Però a me non sembrano spuntati mai. Le cose prima o poi le fanno, ma mai come me le immaginavo io, mai nei tempi che vorrei. Il mio aitante vicepilota dice che ormai si è rassegnato. Che le faccia o non le faccia le cose, mi dice sornione, tu comunque ti lamenterai. Che è solo l’incipit di uno dei nostri innumerevoli tavoli di dibattito. Stavolta lascio cadere. 

Non potendo riciclare la minaccia della nonna (Guarda che ti spedisco in collegio!) e nemmeno quella della mamma (Guarda che ti spedisco in Africa!) l’altro giorno me ne esco con: “Guardate che vi spedisco a lavorare! A lavare i piatti in un ristorante!”

La minaccia non ha ottenuto l’effetto sperato, perché tempo mezz’ora si sono organizzati nei dettagli per aprire un ristorante e servire a noi vecchi bacucchi una cena in grande stile. Ristorante I 6 FRATELLI diceva il menù, e sotto svariate pietanze gentilmente offerte dalla casa, sul terrazzo di casa. Cucine al piano inferiore, specifica lo chef, prospettandomi pile di piatti in cocci nel sali e scendi dei volenterosi camerieri, acqua rovesciata sulle scale e sangue ovunque. Tu devi rimanere in terrazzo! sancisce perentorio, leggendomi il terrore in faccia. A debita distanza, se la ridacchia il mio compare.

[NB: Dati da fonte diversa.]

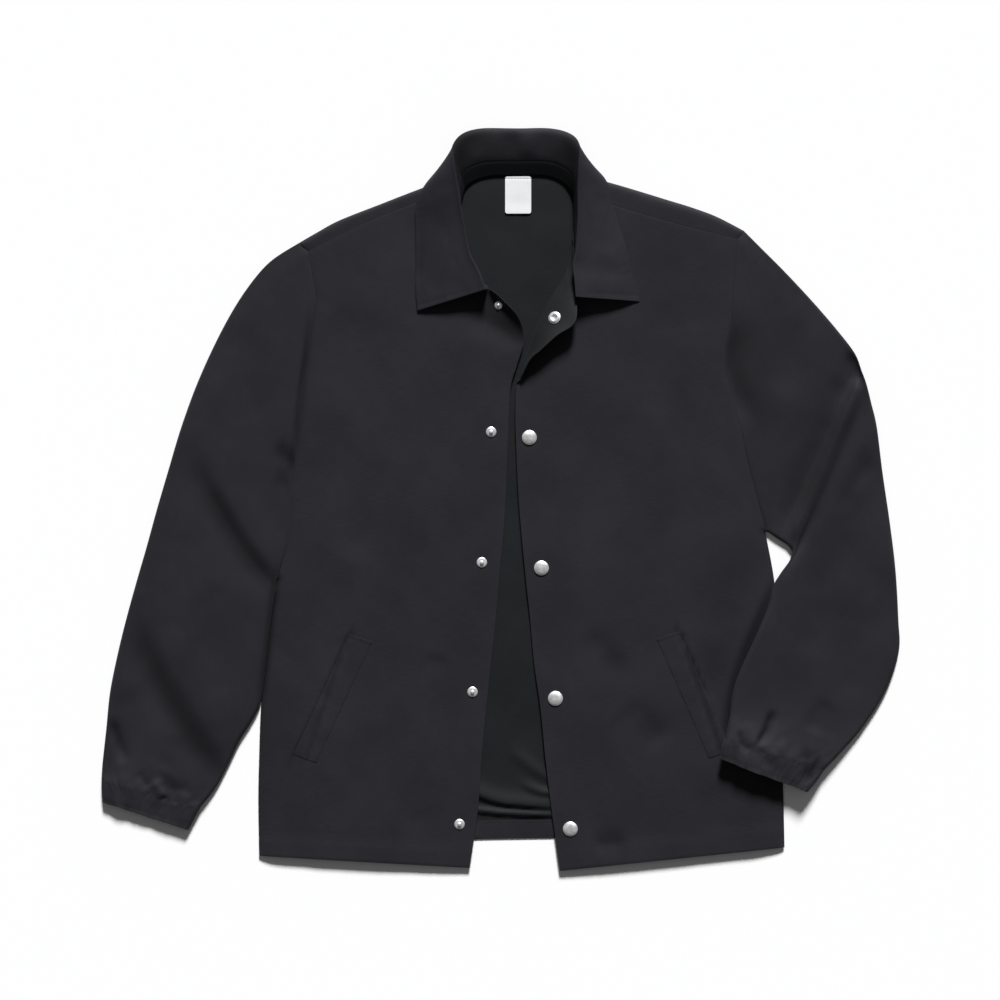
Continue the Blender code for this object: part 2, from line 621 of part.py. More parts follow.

Ma… E chi farà la spesa? E con quali soldi? Chi starà ai fornelli? Sapete gli ingredienti, le dosi, i tempi di cottura? Chi scolerà la pasta, chi infornerà, chi affetterà, chi triterà, chi laverà i piatti…? Aiutoooo.

Stai tranquilla, mamma, ci pensiamo noi! Tu rilassati! Sì, come no! Al massimo chiediamo al papà. Sì, come no 2 volte!

E insomma, non c’è stato verso. Ho cercato di sgomberare la testa, di rilassarmi davvero, di stare zitta e ferma in un angolo del terrazzo dove mi avevano apparecchiato.  È stata durissima!

Al posto loro avrei messo il tavolo in un altro punto, rinunciato al doppio bicchiere, salato di più la pasta, di meno le polpette, non avrei cambiato i piatti a ogni starnuto. Al posto loro appunto. Se invece fossi stata al posto mio, mi sarei goduta la serata. Mi sarei persino commossa al vederli così grandi, così autonomi, così capaci di fare a meno di me. 

Oggi parto per lavoro. Ho quarant’anni e non ho mai dormito da sola, lontana da casa, lontano da loro. I ragazzi sono emozionatissimi per questi due giorni di vacanza col papà. Non rifaranno i letti, mangeranno in giro per casa, andranno a dormire a orari improbabili, metteranno il ketchup sui bastoncini Findus. Se la caveranno benissimo senza di me. lo, non lo so.

Sulla porta di casa ho attaccato con i miei punti elenco. “Mi raccomando ragazzi, ricordatevi di…” Sono corsi via, ma tanto ho lasciato dei memo sul frigo e pure dentro la valigia da chiudere. 

Mi sono scordata di dirgli che mi mancheranno un po’. Ci ritroveremo tra qualche giorno, magari un po’ cresciuti tutti quanti.